England's scrapper Paul Collingwood and the fearless Kevin Pietersen, sharp eye, fleet feet and rubber wrists, offered a batting interrogation of the legendary pair as incisive as The Bill's best good-cop, bad-cop routine. Australian fans, enjoying a diet of carefree shot selection from Ricky Ponting and Co, denigrated England's batting as boring, but they ignore history: the old-fashioned tactic of building a foundation for the bowlers has always been a good one.

Which raises the question of this series, the one the England camp must pose to Australia's batsmen, bearing in mind England must win a Test to retain the Ashes: "Who'd you rather face, Andrew Flintoff or ... ?" It's the "or" that's the worry if England are to manufacture result conditions in Adelaide.

At the toss, the cynics were to the fore, wondering if Australia's most famous conman, Peter Foster, whose name will resonate instantly at No 10 Downing Street if not Lord's, is not awaiting trial in Fiji but is instead sitting in on the England selection panel.

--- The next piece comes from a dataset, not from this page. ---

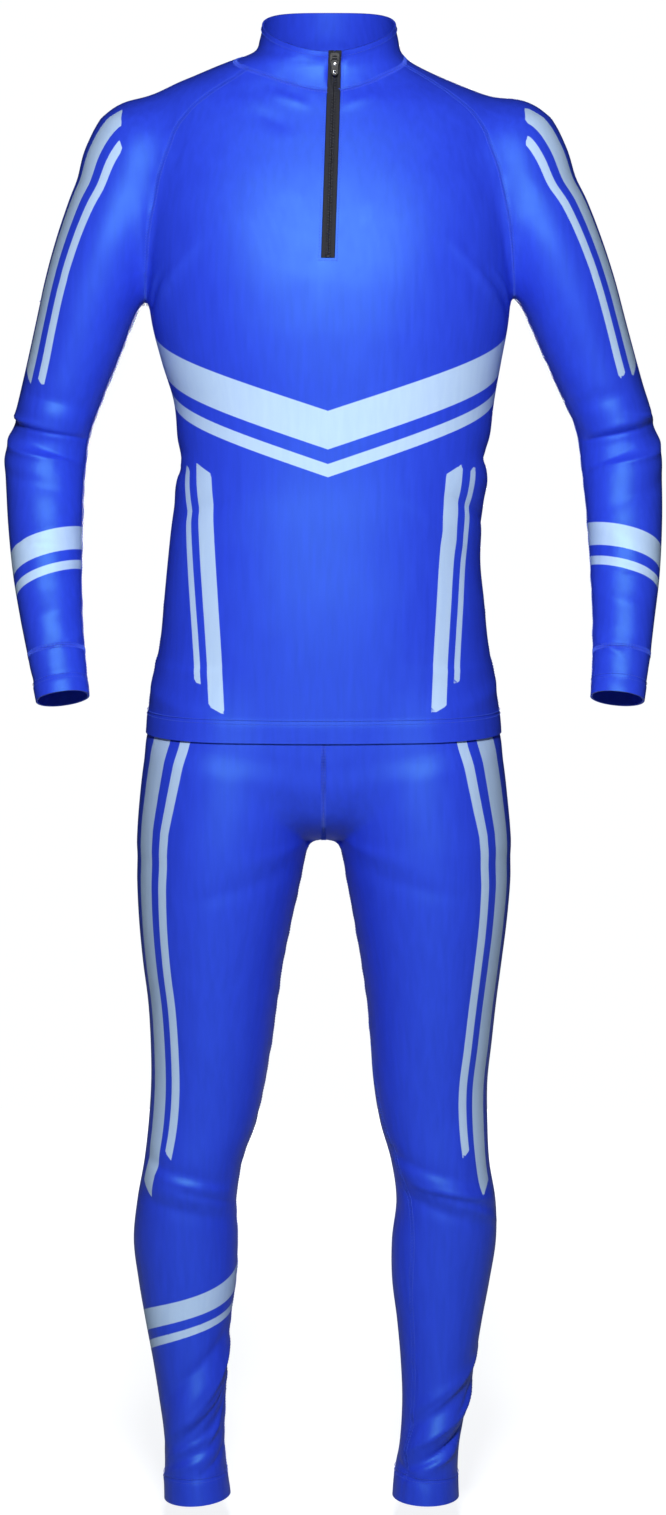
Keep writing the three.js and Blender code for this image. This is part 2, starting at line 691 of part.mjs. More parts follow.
const riseSeams = [riseSeam(-1), riseSeam(1)];

function legRows(index) {
  const side = SIDES[index];
  const crotchDrop = -riseSeams[0][ROWS.rise].z;
  const from = point(section(TORSO, waistDrop).x + side * LEG_CENTRE.out, LEG_CENTRE.y, -waistDrop);
  const to = limbAxis(LEG, side, crotchDrop - LEG_TILT.rise);
  const centres = (share) => from.clone().lerp(to, share);
  const turns = (share) => THREE.MathUtils.degToRad(LEG_TILT.turn * share);
  const level = [riseSeams[0][0], hit(from, point(side, 0, 0)), riseSeams[1][0]];
  const rows = [rowThrough(from, level, [COLUMNS.leg / 2, COLUMNS.leg / 2])];
  rows.push(...limbYoke(riseSeams, centres, turns, side, COLUMNS.leg));
  const hemDrop = ANKLE_DROP - HEM_HEIGHT;
  const drops = limbDrops(crotchDrop, hemDrop, ROWS.legEnd, KNEE_DROP);
  for (const drop of [crotchDrop, ...drops, hemDrop + HEM_STEP, ANKLE_DROP]) {
    rows.push(limbRing(LEG, side, drop, COLUMNS.leg));
  }
  return rows;
}

// Solids

// The same text for points that lie less than 0.0001 mm apart
function placeKey(numbers) {
  return numbers.map((value) => Math.round(value * 1e4)).join();
}

// A closed wall from a grid of points on the figure. The quads that skip() names are left out. Its free
// edges lie half a seam gap inside the grid's, and lift() gives the inside and the outside of the wall
function clothWall(rows, lift, skip = () => false) {
  const ids = new Map();
  const places = [];
  const vertexAt = (r, c) => {
    const p = rows[r][c];
    const key = placeKey([p.x, p.y, p.z]);
    if (!ids.has(key)) {
      ids.set(key, places.length);
      places.push({ p, r, c });
    }
    return ids.get(key);
  };
  const quads = [];
  for (let r = 0; r + 1 < rows.length; r += 1) {
    for (let c = 0; c + 1 < rows[r].length; c += 1) {
      if (!skip(r, c)) {
        quads.push([vertexAt(r, c), vertexAt(r + 1, c), vertexAt(r + 1, c + 1), vertexAt(r, c + 1)]);
      }
    }
  }
  const normals = places.map(({ p }) => outward(p));
  const first = quads[Math.floor(quads.length / 2)].map((id) => places[id].p);
  const facing = first[1].clone().sub(first[0]).cross(first[2].clone().sub(first[0]));
  if (facing.dot(normals[quads[Math.floor(quads.length / 2)][0]]) < 0) {
    quads.forEach((quad) => quad.reverse());
  }
  const edges = freeEdges(quads);
  const insets = edgeInsets(places, normals, edges);
  const inner = [];
  const outer = [];
  places.forEach(({ p, r, c }, id) => {
    const [low, high] = lift(r, c, p);
    const base = p.clone().add(insets[id]);
    const fold = foldHeight(p);
    inner.push(base.clone().addScaledVector(normals[id], low + fold));
    outer.push(base.clone().addScaledVector(normals[id], high + fold));
  });
  return wallGeometry(quads, edges, inner, outer);
}

// Edges that only one quad uses, each in the direction in which that quad runs
function freeEdges(quads) {
  const used = new Map();
  for (const quad of quads) {
    quad.forEach((from, k) => used.set(`${from} ${quad[(k + 1) % 4]}`, [from, quad[(k + 1) % 4]]));
  }
  return [...used.values()].filter(([from, to]) => !used.has(`${to} ${from}`));
}

// How far each point moves so that every free edge shifts inwards by half a seam gap
function edgeInsets(places, normals, edges) {
  const sides = places.map(() => []);
  for (const [from, to] of edges) {
    for (const id of [from, to]) {
      const along = places[to].p.clone().sub(places[from].p);
      sides[id].push(normals[id].clone().cross(along).normalize());
    }
  }
  return sides.map((found) => {
    if (found.length !== 2) {
      return point(0, 0, 0);
    }
    const sum = found[0].clone().add(found[1]);
    return sum.multiplyScalar(SEAM_GAP / 2 / (1 + found[0].dot(found[1])));
  });
}

function wallGeometry(quads, edges, inner, outer) {
  const count = outer.length;
  const corners = [...outer, ...inner];
  const faces = [];
  for (const [a, b, c, d] of quads) {
    const shortAC = outer[a].distanceTo(outer[c]) < outer[b].distanceTo(outer[d]);
    const pair = shortAC ? [[a, b, c], [a, c, d]] : [[a, b, d], [b, c, d]];
    for (const [i, j, k] of pair) {
      faces.push([i, j, k], [k + count, j + count, i + count]);
    }
  }
  for (const [from, to] of edges) {
    faces.push([to, from, from + count], [to, from + count, to + count]);
  }
  const numbers = corners.flatMap((p) => [p.x, p.y, p.z]);
  const geometry = new THREE.BufferGeometry();
  geometry.setAttribute("position", new THREE.Float32BufferAttribute(numbers, 3));
  geometry.setIndex(faces.flat());
  return geometry;
}

// Lifts: the inside and the outside of a wall, from the figure

function plainLift() {
  return [-WALL, 0];
}

// The last two rows of a hemmed piece are thicker
function hemLift(rows) {
  return (r) => [-WALL, r >= rows.length - 2 ? HEM_EXTRA : 0];
}

// The tights lie deeper where the top covers them
function tightsLift(rows) {
  return (r, c, p) => {
    const shown = smoothStep(TOP_HEM_DROP + UNDER_HEM.start, TOP_HEM_DROP + UNDER_HEM.end, -p.z);
    const top = -UNDER_TOP * (1 - shown);
    return [top - WALL, top + (r >= rows.length - 2 ? HEM_EXTRA : 0)];
  };
}

const model = new THREE.Group();

function addMesh(name, geometry, colour, roughness = 0.5, metalness = 0) {
  const material = new THREE.MeshStandardMaterial({ color: colour, roughness, metalness });
  const mesh = new THREE.Mesh(geometry, material);
  mesh.name = name;
  model.add(mesh);
}

function addCloth(name, rows, lift, colour, skip) {
  addMesh(name, clothWall(rows, lift, skip), colour);
}

// The top

const front = frontRows();
const back = backRows();
const sleeves = [0, 1].map(sleeveRows);
const rounding = 0.01;
const zipRow = front.findIndex((row) => row[COLUMNS.frontHalf].z < -ZIP.bottomDrop + rounding);
const isZip = (r, c) => r < zipRow && (c === COLUMNS.frontHalf || c === COLUMNS.frontHalf + 1);

addCloth("top_front", front, hemLift(front), COLOURS.cloth, isZip);
addCloth("top_back", back, hemLift(back), COLOURS.cloth);
addCloth("sleeve_right", sleeves[0], plainLift, COLOURS.cloth);
addCloth("sleeve_left", sleeves[1], plainLift, COLOURS.cloth);
["cuff_right", "cuff_left"].forEach((name, index) => {
  const rows = cuffRows(index);
  addCloth(name, rows, hemLift(rows), COLOURS.trim);
});

// The collar stands on the whole neckline, from one edge of the zip round to the other
const collarFoot = [
  ...front[0].slice(COLUMNS.frontHalf + 2),
  ...sleeves[1][0].slice(1),
  ...back[0].slice(0, -1).reverse(),
  ...sleeves[0][0].slice(0, -1).reverse(),
  ...front[0].slice(1, COLUMNS.frontHalf + 1),
];

function collarRow(lift) {
  const top = neckHeight(0) + COLLAR.height * lift;
  const ends = zipEdges(top).reverse();
  const row = collarFoot.map((p) => neckPoint(Math.atan2(p.x - NECK.middle, NECK.y - p.y), lift));
  row[0] = ends[0];
  row[row.length - 1] = ends[1];
  return row;
}

const collarLifts = [0.45, 0.9, 1];
const collar = [collarFoot, ...collarLifts.map(collarRow)];
addCloth("collar", collar, hemLift(collar), COLOURS.cloth);

// The zip's tape fills its opening from the collar's top edge down, with the chain raised in its middle
function zipTapeRow(left, right) {
  const z = left.z;
  const inner = [-1, 1].map((side) => frontAt(zipX(z) + (side * ZIP.chain) / 2, z));
  return [left, ...inner, right];
}

const collarEdges = collar.slice(1).reverse().map((row) => zipTapeRow(row[row.length - 1], row[0]));
const frontEdges = front.slice(0, zipRow + 1);
const tape = [
  ...collarEdges,
  ...frontEdges.map((row) => zipTapeRow(row[COLUMNS.frontHalf], row[COLUMNS.frontHalf + 2])),
];
const tapeLift = (r, c) => [-WALL, c === 1 || c === 2 ? ZIP.chainLift : 0];
addCloth("zip_tape", tape, tapeLift, COLOURS.zip);

// The tights

const legs = [0, 1].map(legRows);
["leg_right", "leg_left"].forEach((name, index) => {
  addCloth(name, legs[index], tightsLift(legs[index]), COLOURS.cloth);
});

function waistRow(drop) {
  const ring = [...legs[1][0], ...legs[0][0].slice(0, -1).reverse()];
  const centre = point(section(TORSO, waistDrop).x, LEG_CENTRE.y, -drop);
  const raised = (p) => hit(centre, point(p.x - centre.x, p.y - centre.y, 0));
  return drop === waistDrop ? ring : ring.map(raised);
}

const waist = [waistRow(WAISTBAND.drop), waistRow(waistDrop)];
addCloth("waistband", waist, tightsLift([...waist, ...waist]), COLOURS.trim);

// The zip's slider and its pull

function solid(geometry) {
  const index = geometry.index.array;
  const vertices = new Map();
  const numbers = [];
  const names = [];
  const position = geometry.attributes.position;
  for (let k = 0; k < position.count; k += 1) {
    const p = [position.getX(k), position.getY(k), position.getZ(k)];
    const key = placeKey(p);
    if (!vertices.has(key)) {
      vertices.set(key, numbers.length / 3);
      numbers.push(...p);
    }
    names.push(vertices.get(key));
  }
  const triangles = [];
  for (let k = 0; k < index.length; k += 3) {
    const corners = [names[index[k]], names[index[k + 1]], names[index[k + 2]]];
    if (new Set(corners).size === 3) {
      triangles.push(...corners);
    }
  }
  return new wasm.Manifold(new wasm.Mesh({
    numProp: 3,
    vertProperties: new Float32Array(numbers),
    triVerts: new Uint32Array(triangles),
  }));
}

function fromSolid(made) {
  const mesh = made.getMesh();
  const geometry = new THREE.BufferGeometry();
  geometry.setAttribute("position", new THREE.BufferAttribute(new Float32Array(mesh.vertProperties), 3));
  geometry.setIndex(new THREE.BufferAttribute(new Uint32Array(mesh.triVerts), 1));
  return geometry;
}

function block(width, depth, height, x, y, z) {
  return solid(new THREE.BoxGeometry(width, depth, height).translate(x, y, z));
}

// A round bar across the zip
function bar(radius, length, centre, sides) {
  const geometry = new THREE.CylinderGeometry(radius, radius, length, sides).rotateZ(Math.PI / 2);
  return solid(geometry.translate(centre.x, centre.y, centre.z));
}

// A flat outline in X and Z, as thick as given, with its front at y
function plate(outline, thickness, x, y, z) {
  const shape = new THREE.Shape(outline.map(([across, up]) => new THREE.Vector2(across, up)));
  const geometry = new THREE.ExtrudeGeometry(shape, { depth: thickness, bevelEnabled: false });
  geometry.rotateX(Math.PI / 2).translate(x, y + thickness, z);
  geometry.setIndex([...Array(geometry.attributes.position.count).keys()]);
  return solid(geometry);
}

const sliderHeights = [SLIDER.z - SLIDER.height / 2, SLIDER.z, SLIDER.z + SLIDER.height / 2];
const chainY = Math.min(...sliderHeights.map((z) => frontAt(zipX(z), z).y)) - ZIP.chainLift;
const sliderX = zipX(SLIDER.z);
const sliderFace = chainY - SLIDER.gap - SLIDER.depth;
const pin = point(sliderX, sliderFace - PIN.ahead, SLIDER.z + PIN.above);

function sliderSolid() {
  const wide = SLIDER.width / 2;
  const slim = SLIDER.narrow / 2;
  const tall = SLIDER.height / 2;
  const outline = [
    [-slim, -tall],
    [slim, -tall],
    [wide, SLIDER.waist],
    [wide, tall - SLIDER.corner],
    [wide - SLIDER.corner, tall],
    [SLIDER.corner - wide, tall],
    [-wide, tall - SLIDER.corner],
    [-wide, SLIDER.waist],
  ];
  const reach = PIN.ahead + PIN.radius + PIN.cover;
  const earY = sliderFace + (SLIDER.earRoot - reach) / 2;
  let made = plate(outline, SLIDER.depth, sliderX, sliderFace, SLIDER.z);
  for (const side of SIDES) {
    const x = sliderX + side * (PIN.half + PIN.play + SLIDER.ear / 2);
    made = made.add(block(SLIDER.ear, reach + SLIDER.earRoot, SLIDER.earHeight, x, earY, pin.z));
  }
  return made.add(bar(PIN.radius, 2 * (PIN.half + PIN.play) + SLIDER.ear, pin, ROUND_SIDES.small));
}

// The outline of the pull, from the pin: a narrow neck that widens to a tab with a round foot
function pullOutline(foot) {
  const shoulder = -PIN.eye - PULL.neck;
  const right = [
    [PULL.half, shoulder - PULL.slope],
    [PIN.half, shoulder],
    [PIN.half, PULL.top],
  ];
  const left = right.map(([x, z]) => [-x, z]).reverse();
  const round = [];
  for (let k = 0; k <= ROUND_SIDES.end; k += 1) {
    const turn = Math.PI + (Math.PI * k) / ROUND_SIDES.end;
    round.push([PULL.half * Math.cos(turn), foot + PULL.half * Math.sin(turn)]);
  }
  return [...left, ...round, ...right].reverse();
}

function pullSolid() {
  const foot = PULL.half - PULL.length;
  const hole = bar(PULL.hole, 3 * PULL.thickness, point(0, 0, 0), ROUND_SIDES.small)
    .rotate([0, 0, 90])
    .translate([pin.x, pin.y, pin.z + foot]);
  return plate(pullOutline(foot), PULL.thickness, pin.x, pin.y - PULL.thickness / 2, pin.z)
    .add(bar(PIN.eye, 2 * PIN.half, pin, ROUND_SIDES.large))
    .subtract(bar(PIN.bore, 4 * PIN.half, pin, ROUND_SIDES.large))
    .subtract(hole);
}

addMesh("zip_slider", fromSolid(sliderSolid()), COLOURS.slider, 0.35, 0.8);
addMesh("zip_pull", fromSolid(pullSolid()), COLOURS.pull, 0.4, 0.6);

export default model;
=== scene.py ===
import math
import bpy
import numpy as np
from mathutils.kdtree import KDTree
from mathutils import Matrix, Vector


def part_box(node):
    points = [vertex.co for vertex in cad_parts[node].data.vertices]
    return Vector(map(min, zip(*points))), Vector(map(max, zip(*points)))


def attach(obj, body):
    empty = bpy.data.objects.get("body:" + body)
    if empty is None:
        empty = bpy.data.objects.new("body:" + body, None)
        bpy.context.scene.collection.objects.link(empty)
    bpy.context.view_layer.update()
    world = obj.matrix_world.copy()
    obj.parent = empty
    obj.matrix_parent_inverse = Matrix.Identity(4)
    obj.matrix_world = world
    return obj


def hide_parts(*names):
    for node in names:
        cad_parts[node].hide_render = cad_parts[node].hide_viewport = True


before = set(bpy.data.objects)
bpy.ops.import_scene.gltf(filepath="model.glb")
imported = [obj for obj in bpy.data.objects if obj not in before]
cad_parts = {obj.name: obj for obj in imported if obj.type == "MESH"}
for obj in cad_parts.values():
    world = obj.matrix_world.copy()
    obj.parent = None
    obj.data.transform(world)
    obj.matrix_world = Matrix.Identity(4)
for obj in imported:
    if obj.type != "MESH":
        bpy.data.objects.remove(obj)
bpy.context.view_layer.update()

# The race suit is worked out in millimetres, as a height field on a smooth figure, and turned into metres
# where a mesh is made. "Drop" is how far a place lies below the foot of the collar. +X is the wearer's left.
MM = 0.001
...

They were trying to fathom England's decision to ignore Monty Panesar. Perhaps it was "a sting", they said, that England were conned when Australia did not even nominate their second leg-spinner, Stuart MacGill, on a drought-dried pitch sure to turn, as it did for Warne before lunch on day one. But it did not assist Michael Clarke at all. Of course, part-timer Clarke, flat not flighty, is no Panesar.

Truth is, England probably engaged in a spot of self-interrogation: who is more likely to get wickets on this dull, sandpapery gripper of a pitch, James Anderson or Monty? Anderson was poor enough in Brisbane to be dropped, but got the nod here on the basis of reverse swing, which in the previous series was England's trump card.

On this pitch, more Edgbaston than Adelaide, swing rather than spin might trigger batting misjudgements. Watching Collingwood play Warne, often right back on his stumps waiting, then flicking for the run, it was clear he had time. Could Panesar really extract more than Warne, whose outside edges weren't carrying to slip?

England's theory is if the pitch is so slow and Anderson can get on song, his reverse swing at speed can be more dangerous than Monty's mystery. If reverse swing is the attack weapon then Ashley Giles will be called on to bowl long, tight, pressure spells. Could Panesar do that?

Sometimes it is easy to be conned by a pitch's history. Adelaide is assessed as helpful to spinners because some very good ones have had success: Ashley Mallett, Tim May and Warne, to name a few. But it's wise to wonder if any have been left-arm orthodox. Panesar might promise plenty, but the truth is his type do not do well in Australia. In the domestic competition only Tasmania field one, and the last to play much for Australia was the ineffective Ray Bright in the Seventies.

Derek Underwood was England's best in the past 30 years and his strike-rates in successive winning Ashes series were: 1968 in England, 63 balls a wicket; 1971 in Australia, 97 balls a wicket. If more proof is needed, the two who followed him Down Under, Philippe-Henri Edmonds and Phil Tufnell, are remembered only for eccentricity.